I like the paleontological analogy: There is rarely anything new in good songs, just old emotions described in a new way. It also implies the need for care and patience--like the bones of a tiny dinosaur, the images and idioms that make a good song are fragile--a forced rhyme or inappropriate diction can mess up an otherwise terrific song: I love Townes van Zant's "Pancho and Lefty," but I am jolted by two word choices in one verse:The day they laid poor Pancho low,
Lefty split for Ohio;
Where he got the bread to go,
There ain't nobody knows.
Pancho Villa was killed in about 1916, and if Lefty were his betrayer, he'd have been "growin' old" in the thirties or forties, maybe the fifties. "Split" for left suddenly and "bread" for money were jazz musician slang maybe in the sixties, and got picked up by hippies in the late sixties and early seventies.

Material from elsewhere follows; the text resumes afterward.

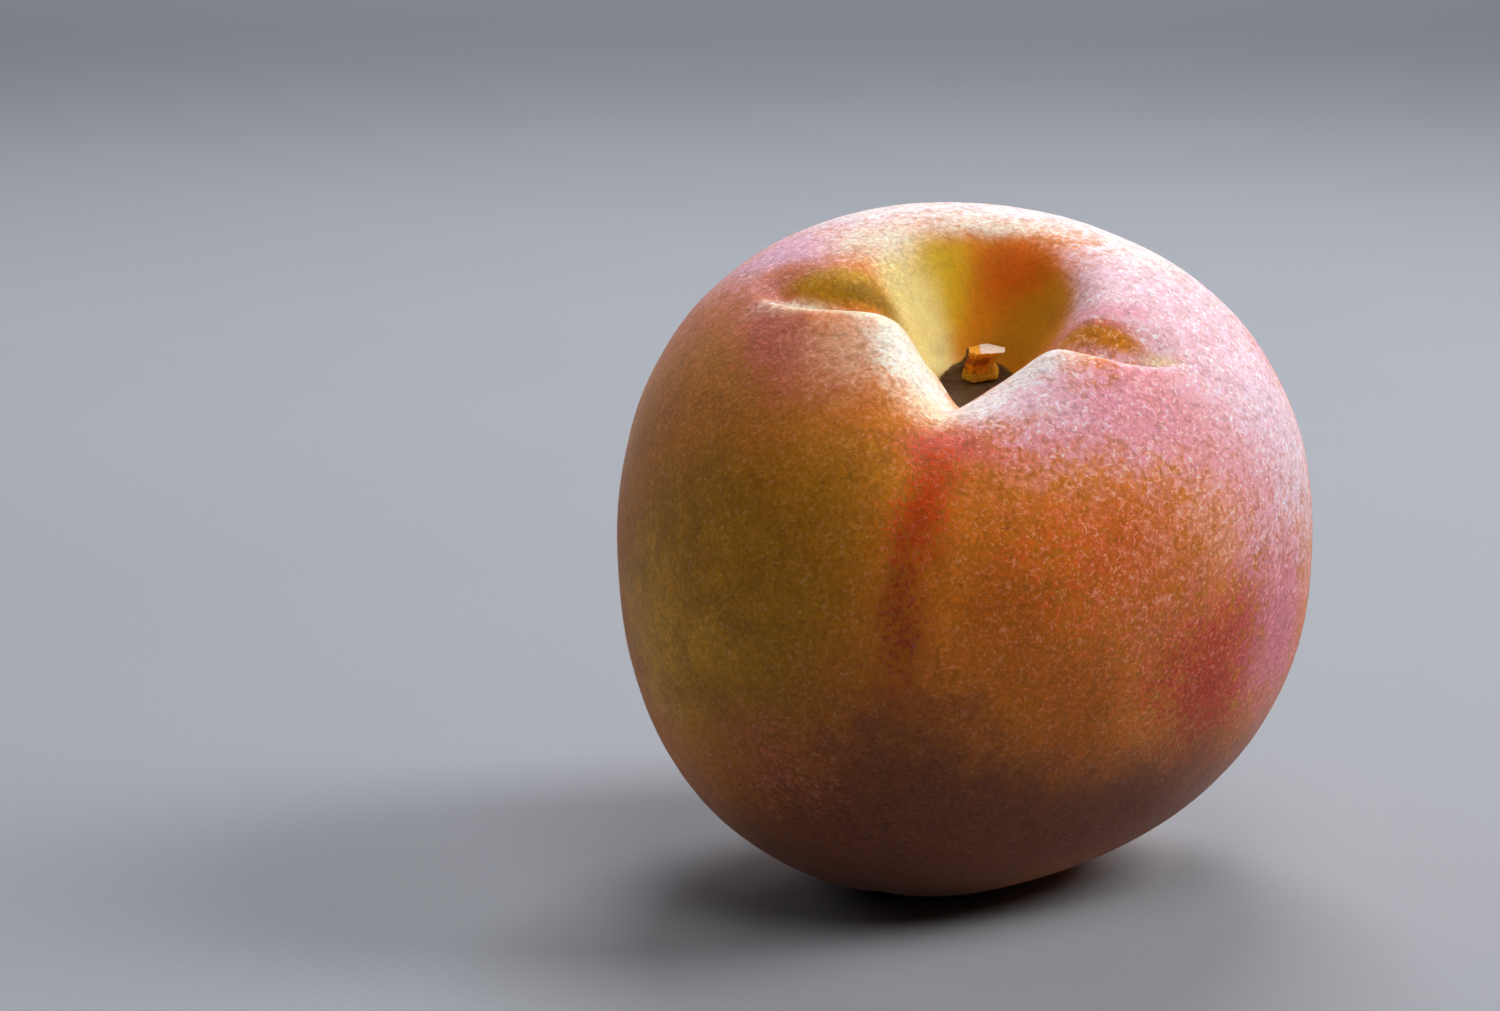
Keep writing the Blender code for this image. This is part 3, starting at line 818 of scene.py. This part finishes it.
def hair_roots(count, first_turn, last_turn, random):
    """Return roots spread by area between two turns: their places, normals, downward directions and masks."""
    ring = np.arange(RINGS - 1)[:, None] * SEGMENTS + 1
    step = np.arange(int(first_turn * SEGMENTS), int(last_turn * SEGMENTS))
    after = (step + 1) % SEGMENTS
    quads = np.stack([ring + step, ring + SEGMENTS + step, ring + SEGMENTS + after, ring + after], -1)
    quads = quads.reshape(-1, 4)
    corners = skin_world[quads]
    across = corners[:, 2] - corners[:, 0]
    back = corners[:, 3] - corners[:, 1]
    facing = np.cross(back, across)
    hairy = masks["hairy"][quads].mean(1) * (corners[:, :, 2].min(1) > FUZZ_LOWEST_ROOT)
    weight = np.linalg.norm(facing, axis=1) * hairy
    chosen = random.choice(len(quads), count, p=weight / weight.sum())
    u, v = random.random((2, count, 1))
    corners = corners[chosen]
    upper = (1 - v) * corners[:, 0] + v * corners[:, 3]
    lower = (1 - v) * corners[:, 1] + v * corners[:, 2]
    place = (1 - u) * upper + u * lower
    down = unit(corners[:, 1] + corners[:, 2] - corners[:, 0] - corners[:, 3])
    return place, unit(facing[chosen]), down, masks["pale"][quads].mean(1)[chosen]


def fuzz_mesh(first_turn, last_turn, seed):
    """Return the hairs' points, faces and masks between two turns, as three-sided spikes."""
    random = np.random.default_rng(seed)
    root, normal, down, pale = hair_roots(HAIRS_A_PIECE, first_turn, last_turn, random)
    side = np.cross(normal, down)
    tuft = TUFT_SWIRL * noise_at(root, TUFT_LENGTH) + random.normal(0, TUFT_STRAY, len(root))
    lean = random.uniform(*HAIR_LEAN, len(root))
    along = down * np.cos(tuft)[:, None] + side * np.sin(tuft)[:, None] + 0.35 * down
    direction = normal * np.cos(lean)[:, None] + unit(along) * np.sin(lean)[:, None]
    length = random.uniform(*HAIR_LENGTHS, len(root)) * (0.75 + 0.25 * pale)
    tip = root + direction * length[:, None]
    tip[:, 2] = np.maximum(tip[:, 2], FUZZ_LOWEST_TIP)
    first = unit(np.cross(direction, normal + 0.2 * side))
    second = np.cross(unit(direction), first)
    spin = random.uniform(0, math.tau, len(root))
    ring = [
        root - normal * HAIR_SINK + HAIR_ROOT * (
            first * np.cos(spin + corner)[:, None] + second * np.sin(spin + corner)[:, None]
        )
        for corner in (0, math.tau / 3, 2 * math.tau / 3)
    ]
    points = np.stack([*ring, tip], 1).reshape(-1, 3)
    start = 4 * np.arange(len(root))[:, None]
    faces = np.concatenate([start + (0, 1, 3), start + (1, 2, 3), start + (2, 0, 3)], 1).reshape(-1, 3)
    rise = np.tile((0.0, 0.0, 0.0, 1.0), len(root))
    return points, faces.tolist(), {"rise": rise, "pale": np.repeat(pale, 4)}


def map_hairs(piece):
    """Lay every hair's bake map over the same small spot, with the tip above the roots."""
    layer = piece.data.uv_layers.new(name="OFBake")
    spots = ((0.49, 0.49), (0.51, 0.49), (0.5, 0.51))
    layer.uv.foreach_set("vector", np.tile(np.array(spots, np.float32).ravel(), len(piece.data.polygons)))


def fuzz_hair():
    """Make the hairs' material: tinted by the skin at the root and nearly white at the tip."""
    material = bpy.data.materials.new("fuzz_hair")
    material.use_nodes = True
    tree = material.node_tree
    rise = mask_of(tree, "rise")
    gold = coated(tree, (*GOLD_HAIR_ROOT, 1), GOLD_HAIR_TIP, rise)
    pink = coated(tree, (*PINK_HAIR_ROOT, 1), PINK_HAIR_TIP, rise)
    both = {"Factor": mask_of(tree, "pale"), "A": gold, "B": pink}
    link_inputs(tree, tree.nodes["Principled BSDF"], {
        "Base Color": new_node(tree, "ShaderNodeMix", both, data_type="RGBA").outputs["Result"],
        "Roughness": 0.55,
        "Specular IOR Level": 0.3,
    })
    return material


hair_material = fuzz_hair()
for quarter, name in enumerate(("fuzz_front_right", "fuzz_back_right", "fuzz_back_left", "fuzz_front_left")):
    hair_points, hair_faces, hair_masks = fuzz_mesh(quarter / 4, (quarter + 1) / 4, quarter + 11)
    fuzz = mesh_piece(name, hair_points, hair_faces, hair_material, hair_masks)
    map_hairs(fuzz)
    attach(fuzz, "root")

# Studio: a plain pale floor, three soft lights overhead (a key from the upper right, one behind and a weaker
# one in front), a weak one for the left rim, one that lights the floor far behind, a faint even air light,
# and a camera looking slightly down.

FLOOR_SIDE = 8.0
FLOOR_COLOUR = (0.35, 0.365, 0.405)
KEY = {"toward": (1, 0, 0.9), "away": 0.9, "size": 0.4, "power": 5.6, "colour": (1, 0.98, 0.95)}
TOP_BACK = {"toward": (0.1, 0.8, 1), "away": 0.9, "size": 0.4, "power": 4.4, "colour": (0.94, 0.97, 1)}
TOP_FRONT = {"toward": (0.1, -0.5, 1), "away": 0.9, "size": 0.4, "power": 2.1, "colour": (1, 0.98, 0.95)}
RIM = {"toward": (-1, 0.62, 0.5), "away": 0.9, "size": 0.4, "power": 0.9, "colour": (0.96, 0.94, 1)}
FAR = {"toward": (0, 1.9, 0.9), "away": 2.4, "size": 1.4, "power": 16, "colour": (0.94, 0.97, 1)}
FAR["back"] = (0, 0, 1)
AIR_COLOUR = (0.5, 0.53, 0.6)
AIR_STRENGTH = 0.02
CAMERA_ELEVATION = 11 * DEG
CAMERA_AWAY = 0.45
CAMERA_LENS = 100
SENSOR_WIDTH = 36
PICTURE_SIZE = (1500, 1011)
FRUIT_IN_PICTURE = (963, 550)
FRUIT_AIM = Vector((-0.25, 0, 1.45)) * MM


def soft_light(name, light):
    """Hang a square soft light that faces the fruit, or away from the direction of its back."""
    lamp = bpy.data.lights.new(name, "AREA")
    lamp.size = light["size"]
    lamp.energy = light["power"]
    lamp.color = light["colour"]
    item = bpy.data.objects.new(name, lamp)
    toward = Vector(light["toward"]).normalized()
    item.location = MIDDLE_ABOVE_FLAT_SPOT + toward * light["away"]
    item.rotation_euler = Vector(light.get("back", toward)).to_track_quat("Z", "Y").to_euler()
    bpy.context.scene.collection.objects.link(item)


soft_light("key_light", KEY)
soft_light("top_back_light", TOP_BACK)
soft_light("top_front_light", TOP_FRONT)
soft_light("rim_light", RIM)
soft_light("far_light", FAR)

air = bpy.data.worlds.new("studio_air")
air.use_nodes = True
air.node_tree.nodes["Background"].inputs["Color"].default_value = (*AIR_COLOUR, 1)
air.node_tree.nodes["Background"].inputs["Strength"].default_value = AIR_STRENGTH
bpy.context.scene.world = air


def floor_paper():
    """Make the floor's material, a matt pale paper with a faint tooth and soft clouds."""
    material = bpy.data.materials.new("floor_paper")
    material.use_nodes = True
    tree = material.node_tree
    place = new_node(tree, "ShaderNodeTexCoord").outputs["Object"]
    tooth = noise_of(tree, place, 0.9 * MM, 2)
    cloud = noise_of(tree, place, 110 * MM, 2)
    value = sum_of(tree, "MULTIPLY_ADD", tooth, 0.07, sum_of(tree, "MULTIPLY_ADD", cloud, 0.08, 0.925))
    shade = {"Color": (*FLOOR_COLOUR, 1), "Value": value}
    shade = new_node(tree, "ShaderNodeHueSaturation", shade).outputs["Color"]
    bump = new_node(tree, "ShaderNodeBump", {"Height": tooth, "Strength": 0.15, "Distance": 0.05 * MM})
    link_inputs(tree, tree.nodes["Principled BSDF"], {
        "Base Color": shade,
        "Roughness": sum_of(tree, "MULTIPLY_ADD", cloud, 0.1, 0.75),
        "Normal": bump.outputs["Normal"],
        "Specular IOR Level": 0.2,
    })
    return material


half = FLOOR_SIDE / 2
floor = mesh_piece(
    "studio_floor",
    np.array([(-half, -half, 0), (half, -half, 0), (half, half, 0), (-half, half, 0)]),
    [(0, 1, 2, 3)],
    floor_paper(),
    {},
)

forward = Vector((0, math.cos(CAMERA_ELEVATION), -math.sin(CAMERA_ELEVATION)))
upward = Vector((0, math.sin(CAMERA_ELEVATION), math.cos(CAMERA_ELEVATION)))
per_pixel = CAMERA_AWAY * SENSOR_WIDTH / CAMERA_LENS / PICTURE_SIZE[0]
lens = bpy.data.cameras.new("camera")
lens.lens = CAMERA_LENS
lens.sensor_width = SENSOR_WIDTH
camera = bpy.data.objects.new("camera", lens)
aim = MIDDLE_ABOVE_FLAT_SPOT + FRUIT_AIM
aim = aim - Vector((1, 0, 0)) * (FRUIT_IN_PICTURE[0] - PICTURE_SIZE[0] / 2) * per_pixel
aim = aim + upward * (FRUIT_IN_PICTURE[1] - PICTURE_SIZE[1] / 2) * per_pixel
camera.location = aim - forward * CAMERA_AWAY
camera.rotation_euler = forward.to_track_quat("-Z", "Y").to_euler()
bpy.context.scene.collection.objects.link(camera)
bpy.context.scene.camera = camera
bpy.context.scene.view_settings.view_transform = "Standard"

Van Zant clearly places the story teller earlier, so the diction strikes me as anachronistic.This is a very minor point, and only struck me after I had heard the song enough times to have memorized the words without consciously trying to do so, and the song survives the flub quite well, thank you, thanks to the other five verses which are uniformly great. But a similar kind of thing could have the effect of a vapor trail in a western movie.
So finding just the right pieces of emotions and images for a song requires a very careful pick hand and a brush, not a back hoe.